> _REQUIREMENTS_: Using the listing below, set down each line from the line containing "Write part 4" through the line containing "pale_from: tuple[float, float]", both ends included, exactly and with nothing added.

> _MATERIAL FOR THE TASK_:
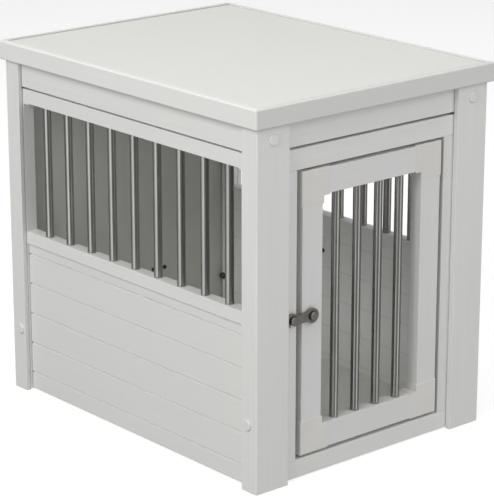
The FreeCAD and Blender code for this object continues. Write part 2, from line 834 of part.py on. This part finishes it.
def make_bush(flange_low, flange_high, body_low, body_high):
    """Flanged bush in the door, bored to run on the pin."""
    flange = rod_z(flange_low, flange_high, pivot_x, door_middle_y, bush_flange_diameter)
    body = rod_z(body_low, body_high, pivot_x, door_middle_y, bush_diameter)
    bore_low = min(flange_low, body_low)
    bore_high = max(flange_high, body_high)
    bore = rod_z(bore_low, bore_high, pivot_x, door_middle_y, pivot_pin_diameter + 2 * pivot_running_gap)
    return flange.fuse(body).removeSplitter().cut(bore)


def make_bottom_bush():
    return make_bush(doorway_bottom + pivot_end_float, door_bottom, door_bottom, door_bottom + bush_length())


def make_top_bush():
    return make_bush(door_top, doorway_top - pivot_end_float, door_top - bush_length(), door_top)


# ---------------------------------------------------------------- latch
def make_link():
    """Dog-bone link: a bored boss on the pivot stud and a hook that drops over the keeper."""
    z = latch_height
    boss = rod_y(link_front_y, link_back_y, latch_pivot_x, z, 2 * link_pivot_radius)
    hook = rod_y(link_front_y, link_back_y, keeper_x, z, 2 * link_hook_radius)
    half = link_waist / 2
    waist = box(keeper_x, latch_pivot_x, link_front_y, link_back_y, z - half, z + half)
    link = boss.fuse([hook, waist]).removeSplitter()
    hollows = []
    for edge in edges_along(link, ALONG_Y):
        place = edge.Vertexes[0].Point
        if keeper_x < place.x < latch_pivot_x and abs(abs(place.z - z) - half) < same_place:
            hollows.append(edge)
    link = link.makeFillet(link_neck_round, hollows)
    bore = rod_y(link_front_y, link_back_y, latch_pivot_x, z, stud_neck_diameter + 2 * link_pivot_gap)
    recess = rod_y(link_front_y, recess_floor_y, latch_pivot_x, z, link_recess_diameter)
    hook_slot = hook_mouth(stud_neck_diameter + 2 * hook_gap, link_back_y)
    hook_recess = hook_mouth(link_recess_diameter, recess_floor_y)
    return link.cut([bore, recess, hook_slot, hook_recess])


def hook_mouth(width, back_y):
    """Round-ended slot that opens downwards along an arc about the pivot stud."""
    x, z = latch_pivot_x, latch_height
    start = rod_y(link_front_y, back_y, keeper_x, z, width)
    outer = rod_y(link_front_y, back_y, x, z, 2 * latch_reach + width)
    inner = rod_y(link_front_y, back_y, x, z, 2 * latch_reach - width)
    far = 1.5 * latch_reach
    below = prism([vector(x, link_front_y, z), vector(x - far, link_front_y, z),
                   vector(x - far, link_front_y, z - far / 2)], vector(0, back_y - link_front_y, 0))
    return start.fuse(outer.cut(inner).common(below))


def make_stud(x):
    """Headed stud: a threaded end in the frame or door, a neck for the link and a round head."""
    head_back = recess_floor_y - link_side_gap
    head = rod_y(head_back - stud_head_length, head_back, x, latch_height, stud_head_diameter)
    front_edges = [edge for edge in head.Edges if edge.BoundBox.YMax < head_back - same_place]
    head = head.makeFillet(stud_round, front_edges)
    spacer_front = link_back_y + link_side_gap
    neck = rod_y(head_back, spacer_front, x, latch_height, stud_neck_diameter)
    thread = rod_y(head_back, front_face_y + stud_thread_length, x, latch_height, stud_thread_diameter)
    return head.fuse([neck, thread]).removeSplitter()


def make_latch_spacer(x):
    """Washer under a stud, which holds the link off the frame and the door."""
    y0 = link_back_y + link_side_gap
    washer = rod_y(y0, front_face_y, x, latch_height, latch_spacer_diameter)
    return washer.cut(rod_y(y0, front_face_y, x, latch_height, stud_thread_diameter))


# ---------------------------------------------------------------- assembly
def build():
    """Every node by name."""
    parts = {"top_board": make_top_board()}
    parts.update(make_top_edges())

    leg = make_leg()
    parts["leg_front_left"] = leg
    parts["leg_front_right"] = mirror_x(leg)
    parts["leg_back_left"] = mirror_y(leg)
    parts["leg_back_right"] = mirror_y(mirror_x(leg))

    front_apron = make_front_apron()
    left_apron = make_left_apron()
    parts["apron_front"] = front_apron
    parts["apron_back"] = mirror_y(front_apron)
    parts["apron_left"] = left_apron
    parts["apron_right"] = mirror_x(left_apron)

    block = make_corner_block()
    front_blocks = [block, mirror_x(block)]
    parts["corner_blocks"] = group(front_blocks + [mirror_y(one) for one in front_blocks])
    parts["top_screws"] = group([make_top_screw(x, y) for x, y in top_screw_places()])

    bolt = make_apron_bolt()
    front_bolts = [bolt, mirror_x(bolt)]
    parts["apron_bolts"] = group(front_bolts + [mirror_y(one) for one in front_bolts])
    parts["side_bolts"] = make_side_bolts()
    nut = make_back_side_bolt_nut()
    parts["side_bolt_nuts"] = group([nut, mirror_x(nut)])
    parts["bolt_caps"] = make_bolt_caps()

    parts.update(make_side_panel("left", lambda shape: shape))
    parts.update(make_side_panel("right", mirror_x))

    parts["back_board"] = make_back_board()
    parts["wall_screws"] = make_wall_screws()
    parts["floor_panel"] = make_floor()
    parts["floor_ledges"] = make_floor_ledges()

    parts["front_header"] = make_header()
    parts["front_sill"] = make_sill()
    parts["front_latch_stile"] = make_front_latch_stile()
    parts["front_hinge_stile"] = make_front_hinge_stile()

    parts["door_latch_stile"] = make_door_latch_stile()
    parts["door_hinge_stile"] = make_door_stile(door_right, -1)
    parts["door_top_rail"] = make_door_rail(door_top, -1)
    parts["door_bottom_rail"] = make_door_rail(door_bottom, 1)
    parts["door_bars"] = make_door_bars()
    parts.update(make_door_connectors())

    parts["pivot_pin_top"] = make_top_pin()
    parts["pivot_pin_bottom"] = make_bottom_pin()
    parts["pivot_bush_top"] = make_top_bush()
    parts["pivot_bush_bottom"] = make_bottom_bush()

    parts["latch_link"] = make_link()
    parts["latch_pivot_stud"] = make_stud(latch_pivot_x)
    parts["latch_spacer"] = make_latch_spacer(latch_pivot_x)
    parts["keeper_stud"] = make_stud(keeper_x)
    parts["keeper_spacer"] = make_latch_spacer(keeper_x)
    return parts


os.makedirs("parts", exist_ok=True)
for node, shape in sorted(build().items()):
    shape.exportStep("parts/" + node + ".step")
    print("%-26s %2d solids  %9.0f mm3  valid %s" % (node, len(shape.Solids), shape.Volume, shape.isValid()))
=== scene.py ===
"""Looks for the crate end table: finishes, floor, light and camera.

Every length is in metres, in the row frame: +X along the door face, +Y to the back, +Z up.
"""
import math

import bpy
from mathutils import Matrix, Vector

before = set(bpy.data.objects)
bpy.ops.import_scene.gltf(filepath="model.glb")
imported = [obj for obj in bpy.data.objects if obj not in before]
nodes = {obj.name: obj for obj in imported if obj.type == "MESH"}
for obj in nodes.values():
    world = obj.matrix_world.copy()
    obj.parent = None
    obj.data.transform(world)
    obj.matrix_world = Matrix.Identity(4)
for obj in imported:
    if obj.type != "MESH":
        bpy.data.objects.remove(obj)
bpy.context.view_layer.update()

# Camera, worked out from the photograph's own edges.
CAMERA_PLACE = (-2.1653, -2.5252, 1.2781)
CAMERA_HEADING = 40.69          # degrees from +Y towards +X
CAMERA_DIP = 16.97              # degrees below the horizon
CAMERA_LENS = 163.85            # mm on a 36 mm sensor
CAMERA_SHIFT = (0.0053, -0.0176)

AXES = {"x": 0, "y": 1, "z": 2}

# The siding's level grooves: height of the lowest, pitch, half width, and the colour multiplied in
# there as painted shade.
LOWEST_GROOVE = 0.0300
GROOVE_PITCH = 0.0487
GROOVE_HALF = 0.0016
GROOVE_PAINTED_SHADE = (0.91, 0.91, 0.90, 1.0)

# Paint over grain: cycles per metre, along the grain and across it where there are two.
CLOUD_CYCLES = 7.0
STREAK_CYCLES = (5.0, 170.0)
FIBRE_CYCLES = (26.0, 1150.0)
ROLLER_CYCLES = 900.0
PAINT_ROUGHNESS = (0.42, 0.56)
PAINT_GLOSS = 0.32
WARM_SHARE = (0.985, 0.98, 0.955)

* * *

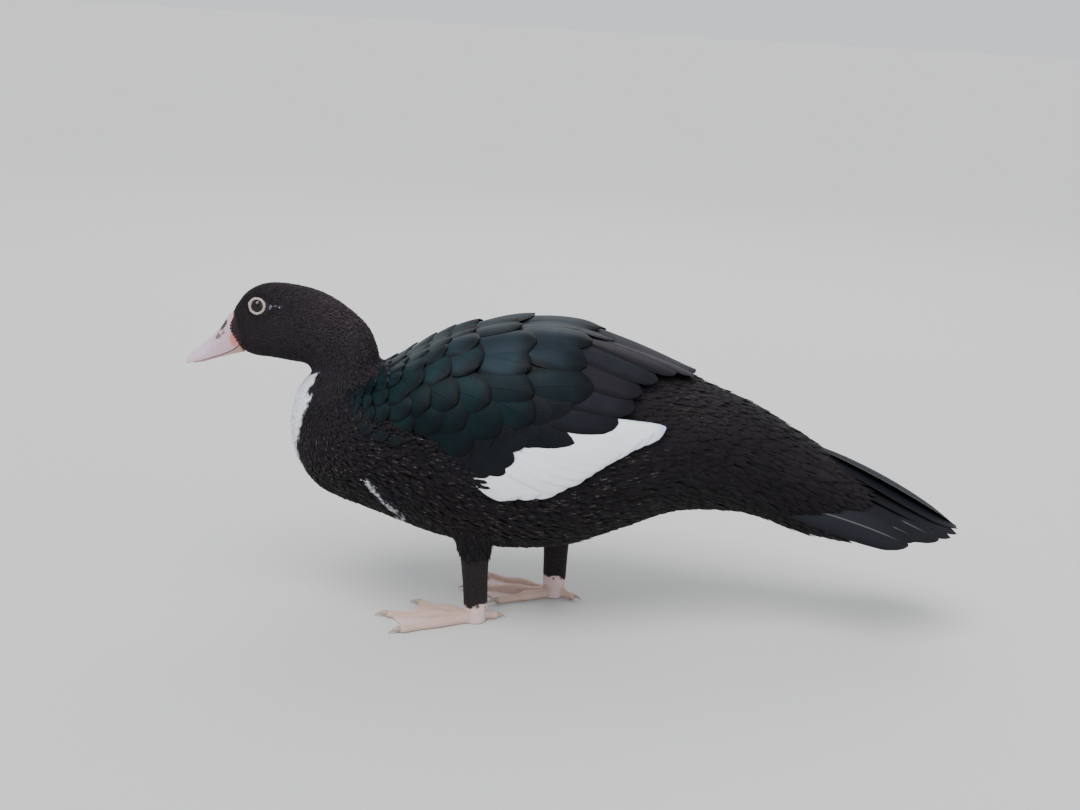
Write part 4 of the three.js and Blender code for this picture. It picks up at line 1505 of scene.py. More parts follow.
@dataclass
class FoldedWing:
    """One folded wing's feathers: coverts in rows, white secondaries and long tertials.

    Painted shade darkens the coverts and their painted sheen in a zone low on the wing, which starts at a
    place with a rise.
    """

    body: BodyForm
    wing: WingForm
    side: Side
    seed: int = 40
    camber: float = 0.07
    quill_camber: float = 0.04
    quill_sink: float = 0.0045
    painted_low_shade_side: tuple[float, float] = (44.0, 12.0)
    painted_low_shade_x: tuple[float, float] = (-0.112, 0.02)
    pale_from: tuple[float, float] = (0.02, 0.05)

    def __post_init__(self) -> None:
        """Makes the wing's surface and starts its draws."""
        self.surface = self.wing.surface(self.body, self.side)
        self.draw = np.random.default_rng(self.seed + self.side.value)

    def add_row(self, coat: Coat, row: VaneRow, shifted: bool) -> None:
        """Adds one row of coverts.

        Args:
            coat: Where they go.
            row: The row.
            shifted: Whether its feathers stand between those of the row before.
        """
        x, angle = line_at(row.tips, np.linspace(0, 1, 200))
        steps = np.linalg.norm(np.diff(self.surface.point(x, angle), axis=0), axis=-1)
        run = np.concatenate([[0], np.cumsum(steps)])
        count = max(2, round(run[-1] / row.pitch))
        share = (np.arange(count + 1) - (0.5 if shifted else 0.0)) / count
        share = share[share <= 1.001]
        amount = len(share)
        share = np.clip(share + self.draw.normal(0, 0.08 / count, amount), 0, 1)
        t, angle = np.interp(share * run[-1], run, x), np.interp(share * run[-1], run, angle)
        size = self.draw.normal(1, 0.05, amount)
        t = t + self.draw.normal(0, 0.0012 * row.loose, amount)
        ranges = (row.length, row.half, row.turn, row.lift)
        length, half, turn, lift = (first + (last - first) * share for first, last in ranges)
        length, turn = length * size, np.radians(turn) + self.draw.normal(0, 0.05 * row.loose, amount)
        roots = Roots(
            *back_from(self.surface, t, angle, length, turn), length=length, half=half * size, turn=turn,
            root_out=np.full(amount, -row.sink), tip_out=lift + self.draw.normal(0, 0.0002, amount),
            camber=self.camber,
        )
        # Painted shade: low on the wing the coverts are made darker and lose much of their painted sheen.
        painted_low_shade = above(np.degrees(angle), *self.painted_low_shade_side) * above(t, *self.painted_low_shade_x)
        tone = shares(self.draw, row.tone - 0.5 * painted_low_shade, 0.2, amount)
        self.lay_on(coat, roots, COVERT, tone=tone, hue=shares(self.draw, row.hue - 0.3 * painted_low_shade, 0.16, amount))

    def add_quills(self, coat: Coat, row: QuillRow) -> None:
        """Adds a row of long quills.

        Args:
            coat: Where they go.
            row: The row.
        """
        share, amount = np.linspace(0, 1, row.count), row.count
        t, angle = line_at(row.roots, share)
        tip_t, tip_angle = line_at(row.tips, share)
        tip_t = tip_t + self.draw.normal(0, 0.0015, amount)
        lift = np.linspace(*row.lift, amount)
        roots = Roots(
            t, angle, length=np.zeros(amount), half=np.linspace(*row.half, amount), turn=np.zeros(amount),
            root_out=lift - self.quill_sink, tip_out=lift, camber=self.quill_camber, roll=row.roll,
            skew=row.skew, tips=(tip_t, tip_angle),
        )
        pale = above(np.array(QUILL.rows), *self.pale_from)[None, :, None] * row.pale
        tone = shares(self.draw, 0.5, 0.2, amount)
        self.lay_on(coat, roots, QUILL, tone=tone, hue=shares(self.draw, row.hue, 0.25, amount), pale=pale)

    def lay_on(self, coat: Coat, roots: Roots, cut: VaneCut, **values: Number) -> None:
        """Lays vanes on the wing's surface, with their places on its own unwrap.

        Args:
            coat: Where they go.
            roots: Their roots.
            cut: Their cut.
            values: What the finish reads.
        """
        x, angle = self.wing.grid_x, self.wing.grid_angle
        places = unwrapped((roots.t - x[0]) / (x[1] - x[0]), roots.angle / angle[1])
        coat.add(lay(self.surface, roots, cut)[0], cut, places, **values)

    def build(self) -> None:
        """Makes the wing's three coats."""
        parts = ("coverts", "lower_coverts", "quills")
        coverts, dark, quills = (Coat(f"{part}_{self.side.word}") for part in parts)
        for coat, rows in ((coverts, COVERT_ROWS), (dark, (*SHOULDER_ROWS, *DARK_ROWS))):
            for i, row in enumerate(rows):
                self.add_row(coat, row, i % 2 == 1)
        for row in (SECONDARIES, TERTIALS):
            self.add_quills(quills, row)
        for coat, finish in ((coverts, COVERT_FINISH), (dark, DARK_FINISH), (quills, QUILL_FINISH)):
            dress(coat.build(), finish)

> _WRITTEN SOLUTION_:
Write part 4 of the three.js and Blender code for this picture. It picks up at line 1505 of scene.py. More parts follow.
@dataclass
class FoldedWing:
    """One folded wing's feathers: coverts in rows, white secondaries and long tertials.

    Painted shade darkens the coverts and their painted sheen in a zone low on the wing, which starts at a
    place with a rise.
    """

    body: BodyForm
    wing: WingForm
    side: Side
    seed: int = 40
    camber: float = 0.07
    quill_camber: float = 0.04
    quill_sink: float = 0.0045
    painted_low_shade_side: tuple[float, float] = (44.0, 12.0)
    painted_low_shade_x: tuple[float, float] = (-0.112, 0.02)
    pale_from: tuple[float, float] = (0.02, 0.05)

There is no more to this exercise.